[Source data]

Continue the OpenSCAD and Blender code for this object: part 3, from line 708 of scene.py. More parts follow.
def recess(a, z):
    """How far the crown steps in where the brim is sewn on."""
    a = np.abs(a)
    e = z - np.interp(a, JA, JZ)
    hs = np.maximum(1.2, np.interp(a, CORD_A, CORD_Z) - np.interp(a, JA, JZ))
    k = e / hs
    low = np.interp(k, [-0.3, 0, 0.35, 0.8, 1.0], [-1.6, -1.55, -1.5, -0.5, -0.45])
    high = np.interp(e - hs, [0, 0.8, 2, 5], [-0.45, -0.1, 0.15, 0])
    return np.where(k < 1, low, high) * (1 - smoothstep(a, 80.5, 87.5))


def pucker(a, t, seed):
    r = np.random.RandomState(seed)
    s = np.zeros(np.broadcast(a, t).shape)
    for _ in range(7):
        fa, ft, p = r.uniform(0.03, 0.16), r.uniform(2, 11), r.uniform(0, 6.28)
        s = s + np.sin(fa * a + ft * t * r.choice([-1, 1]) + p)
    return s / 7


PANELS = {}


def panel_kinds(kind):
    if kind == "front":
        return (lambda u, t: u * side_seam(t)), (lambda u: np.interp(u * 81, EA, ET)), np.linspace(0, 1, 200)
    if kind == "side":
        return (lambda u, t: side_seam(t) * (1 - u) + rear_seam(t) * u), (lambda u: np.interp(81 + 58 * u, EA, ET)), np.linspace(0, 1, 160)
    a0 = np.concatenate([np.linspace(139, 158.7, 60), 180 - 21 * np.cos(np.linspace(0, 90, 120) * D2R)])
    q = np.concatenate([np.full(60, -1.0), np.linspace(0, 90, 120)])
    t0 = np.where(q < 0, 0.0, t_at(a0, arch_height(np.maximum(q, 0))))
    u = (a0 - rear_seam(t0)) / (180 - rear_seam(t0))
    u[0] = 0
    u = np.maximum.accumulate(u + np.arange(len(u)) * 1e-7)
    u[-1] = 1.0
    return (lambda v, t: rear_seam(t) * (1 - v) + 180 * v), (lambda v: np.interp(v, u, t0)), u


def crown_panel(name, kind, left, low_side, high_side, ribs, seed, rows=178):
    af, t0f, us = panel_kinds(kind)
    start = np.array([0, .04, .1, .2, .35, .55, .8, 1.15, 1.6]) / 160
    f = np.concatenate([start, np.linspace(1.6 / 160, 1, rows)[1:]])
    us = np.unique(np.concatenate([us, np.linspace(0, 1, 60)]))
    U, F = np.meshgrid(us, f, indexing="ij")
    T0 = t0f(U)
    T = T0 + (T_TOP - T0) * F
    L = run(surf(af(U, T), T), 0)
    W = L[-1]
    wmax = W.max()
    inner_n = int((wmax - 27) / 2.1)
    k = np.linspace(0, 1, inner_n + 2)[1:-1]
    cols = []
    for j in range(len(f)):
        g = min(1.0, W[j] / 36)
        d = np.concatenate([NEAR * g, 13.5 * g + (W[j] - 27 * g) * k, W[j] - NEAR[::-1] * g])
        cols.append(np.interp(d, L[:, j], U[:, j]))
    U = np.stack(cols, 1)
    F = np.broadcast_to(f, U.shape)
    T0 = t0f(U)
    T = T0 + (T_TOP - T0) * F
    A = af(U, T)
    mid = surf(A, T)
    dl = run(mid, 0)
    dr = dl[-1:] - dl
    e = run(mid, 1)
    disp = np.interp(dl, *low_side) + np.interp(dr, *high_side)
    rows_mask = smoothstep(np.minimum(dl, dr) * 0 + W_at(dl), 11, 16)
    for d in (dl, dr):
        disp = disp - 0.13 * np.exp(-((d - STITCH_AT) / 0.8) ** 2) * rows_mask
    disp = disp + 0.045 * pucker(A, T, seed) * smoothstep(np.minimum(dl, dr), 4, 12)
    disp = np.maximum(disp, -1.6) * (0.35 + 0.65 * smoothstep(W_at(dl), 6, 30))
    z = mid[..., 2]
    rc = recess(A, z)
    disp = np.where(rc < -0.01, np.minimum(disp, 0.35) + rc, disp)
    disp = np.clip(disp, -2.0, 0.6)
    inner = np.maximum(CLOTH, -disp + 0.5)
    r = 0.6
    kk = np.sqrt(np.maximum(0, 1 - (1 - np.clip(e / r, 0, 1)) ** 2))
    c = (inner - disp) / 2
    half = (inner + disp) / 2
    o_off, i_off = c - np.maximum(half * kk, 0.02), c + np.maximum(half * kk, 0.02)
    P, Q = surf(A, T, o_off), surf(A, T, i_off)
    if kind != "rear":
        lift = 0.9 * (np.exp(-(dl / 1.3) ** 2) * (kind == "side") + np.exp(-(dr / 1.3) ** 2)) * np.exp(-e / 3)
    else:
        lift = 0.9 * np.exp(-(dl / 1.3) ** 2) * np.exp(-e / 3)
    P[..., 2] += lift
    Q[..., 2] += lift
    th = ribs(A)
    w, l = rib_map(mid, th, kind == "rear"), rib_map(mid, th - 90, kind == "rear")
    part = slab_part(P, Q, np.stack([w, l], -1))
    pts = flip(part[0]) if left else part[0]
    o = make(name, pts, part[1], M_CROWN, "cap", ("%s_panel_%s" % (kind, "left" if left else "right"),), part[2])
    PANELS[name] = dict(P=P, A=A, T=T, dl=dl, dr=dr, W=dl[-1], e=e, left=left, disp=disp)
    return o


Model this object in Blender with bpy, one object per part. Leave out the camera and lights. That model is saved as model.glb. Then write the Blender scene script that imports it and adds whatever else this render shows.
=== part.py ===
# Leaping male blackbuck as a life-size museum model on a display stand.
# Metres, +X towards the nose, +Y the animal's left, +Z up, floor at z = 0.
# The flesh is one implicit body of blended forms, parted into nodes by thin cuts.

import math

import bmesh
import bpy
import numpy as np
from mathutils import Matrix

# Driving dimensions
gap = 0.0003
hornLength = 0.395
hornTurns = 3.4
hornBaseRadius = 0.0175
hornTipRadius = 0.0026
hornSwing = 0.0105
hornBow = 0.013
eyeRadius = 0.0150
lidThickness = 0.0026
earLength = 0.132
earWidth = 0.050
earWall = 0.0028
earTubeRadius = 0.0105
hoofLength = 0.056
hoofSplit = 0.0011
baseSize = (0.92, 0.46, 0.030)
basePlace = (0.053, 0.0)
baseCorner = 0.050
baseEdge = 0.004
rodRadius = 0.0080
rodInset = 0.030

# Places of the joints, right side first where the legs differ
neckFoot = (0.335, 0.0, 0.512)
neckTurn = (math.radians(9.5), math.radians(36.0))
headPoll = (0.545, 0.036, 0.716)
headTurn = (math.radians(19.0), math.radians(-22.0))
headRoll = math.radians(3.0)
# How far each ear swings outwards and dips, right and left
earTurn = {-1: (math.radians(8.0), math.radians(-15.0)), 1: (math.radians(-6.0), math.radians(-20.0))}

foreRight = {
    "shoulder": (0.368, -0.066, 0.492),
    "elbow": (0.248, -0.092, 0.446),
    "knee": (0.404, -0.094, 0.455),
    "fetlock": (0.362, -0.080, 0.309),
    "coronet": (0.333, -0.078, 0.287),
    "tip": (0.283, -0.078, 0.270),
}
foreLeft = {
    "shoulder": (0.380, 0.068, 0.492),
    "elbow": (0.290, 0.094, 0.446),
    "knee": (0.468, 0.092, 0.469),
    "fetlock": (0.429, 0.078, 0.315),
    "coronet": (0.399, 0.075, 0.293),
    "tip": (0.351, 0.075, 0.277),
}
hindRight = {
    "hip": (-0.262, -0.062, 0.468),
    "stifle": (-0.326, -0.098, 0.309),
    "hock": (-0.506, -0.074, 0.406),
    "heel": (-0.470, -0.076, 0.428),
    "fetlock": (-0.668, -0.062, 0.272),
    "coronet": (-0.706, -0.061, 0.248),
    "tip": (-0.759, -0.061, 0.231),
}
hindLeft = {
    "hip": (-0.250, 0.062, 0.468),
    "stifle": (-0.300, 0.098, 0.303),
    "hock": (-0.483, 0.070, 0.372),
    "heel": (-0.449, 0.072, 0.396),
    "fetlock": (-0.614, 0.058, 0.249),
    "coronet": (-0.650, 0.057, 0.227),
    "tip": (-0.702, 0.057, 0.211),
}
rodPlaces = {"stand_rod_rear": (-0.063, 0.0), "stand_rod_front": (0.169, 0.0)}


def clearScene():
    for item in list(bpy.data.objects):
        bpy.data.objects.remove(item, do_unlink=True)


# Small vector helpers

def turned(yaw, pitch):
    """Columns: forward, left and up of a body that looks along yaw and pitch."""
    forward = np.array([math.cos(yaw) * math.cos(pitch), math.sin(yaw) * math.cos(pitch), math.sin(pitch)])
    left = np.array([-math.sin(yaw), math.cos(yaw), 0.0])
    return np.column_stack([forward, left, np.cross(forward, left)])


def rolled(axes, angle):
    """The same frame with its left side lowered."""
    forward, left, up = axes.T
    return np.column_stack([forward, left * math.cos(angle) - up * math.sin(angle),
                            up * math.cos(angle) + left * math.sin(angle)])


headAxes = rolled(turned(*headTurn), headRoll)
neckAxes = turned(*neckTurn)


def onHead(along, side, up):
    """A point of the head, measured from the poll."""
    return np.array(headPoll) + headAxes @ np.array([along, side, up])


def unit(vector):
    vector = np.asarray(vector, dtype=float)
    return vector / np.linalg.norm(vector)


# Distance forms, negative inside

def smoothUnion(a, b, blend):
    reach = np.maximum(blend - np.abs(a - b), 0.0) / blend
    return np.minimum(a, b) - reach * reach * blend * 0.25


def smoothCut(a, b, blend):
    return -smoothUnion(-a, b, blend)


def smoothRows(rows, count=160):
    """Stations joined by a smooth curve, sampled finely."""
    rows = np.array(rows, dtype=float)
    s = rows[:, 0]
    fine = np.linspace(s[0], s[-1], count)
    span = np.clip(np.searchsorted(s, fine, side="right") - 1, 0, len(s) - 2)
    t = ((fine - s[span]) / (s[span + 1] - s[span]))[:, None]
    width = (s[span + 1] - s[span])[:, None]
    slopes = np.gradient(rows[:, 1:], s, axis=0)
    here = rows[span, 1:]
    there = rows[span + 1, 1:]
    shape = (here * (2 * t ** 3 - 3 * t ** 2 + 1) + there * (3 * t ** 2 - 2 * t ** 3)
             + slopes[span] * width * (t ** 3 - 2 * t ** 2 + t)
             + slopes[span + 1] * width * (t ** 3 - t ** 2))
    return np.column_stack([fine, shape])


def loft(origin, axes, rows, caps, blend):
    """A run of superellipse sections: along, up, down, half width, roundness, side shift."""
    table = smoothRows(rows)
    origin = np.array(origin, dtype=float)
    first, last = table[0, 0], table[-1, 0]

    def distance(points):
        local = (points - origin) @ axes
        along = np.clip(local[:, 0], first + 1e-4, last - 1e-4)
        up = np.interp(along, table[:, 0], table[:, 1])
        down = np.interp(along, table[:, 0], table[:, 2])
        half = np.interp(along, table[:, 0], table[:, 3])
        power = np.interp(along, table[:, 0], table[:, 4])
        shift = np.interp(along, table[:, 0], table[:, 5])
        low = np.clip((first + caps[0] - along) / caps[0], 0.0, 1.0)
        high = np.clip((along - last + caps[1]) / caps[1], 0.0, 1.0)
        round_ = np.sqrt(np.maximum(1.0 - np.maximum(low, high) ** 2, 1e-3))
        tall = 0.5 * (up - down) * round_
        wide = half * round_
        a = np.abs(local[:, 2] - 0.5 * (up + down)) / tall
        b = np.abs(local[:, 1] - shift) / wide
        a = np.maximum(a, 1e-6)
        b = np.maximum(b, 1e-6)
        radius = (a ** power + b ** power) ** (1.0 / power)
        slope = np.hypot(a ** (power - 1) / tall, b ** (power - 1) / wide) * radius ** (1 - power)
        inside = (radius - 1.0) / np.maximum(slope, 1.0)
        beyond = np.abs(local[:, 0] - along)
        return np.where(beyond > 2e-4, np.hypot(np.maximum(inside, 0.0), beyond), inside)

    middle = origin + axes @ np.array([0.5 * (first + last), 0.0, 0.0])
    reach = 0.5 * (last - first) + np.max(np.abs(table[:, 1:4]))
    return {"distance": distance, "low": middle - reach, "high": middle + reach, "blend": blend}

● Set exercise
Retype exactly what runs from the line containing "Model this object" through the line containing "from mathutils import Matrix", both lines included, and stop there.

● Task answer
Model this object in Blender with bpy, one object per part. Leave out the camera and lights. That model is saved as model.glb. Then write the Blender scene script that imports it and adds whatever else this render shows.
=== part.py ===
# Leaping male blackbuck as a life-size museum model on a display stand.
# Metres, +X towards the nose, +Y the animal's left, +Z up, floor at z = 0.
# The flesh is one implicit body of blended forms, parted into nodes by thin cuts.

import math

import bmesh
import bpy
import numpy as np
from mathutils import Matrix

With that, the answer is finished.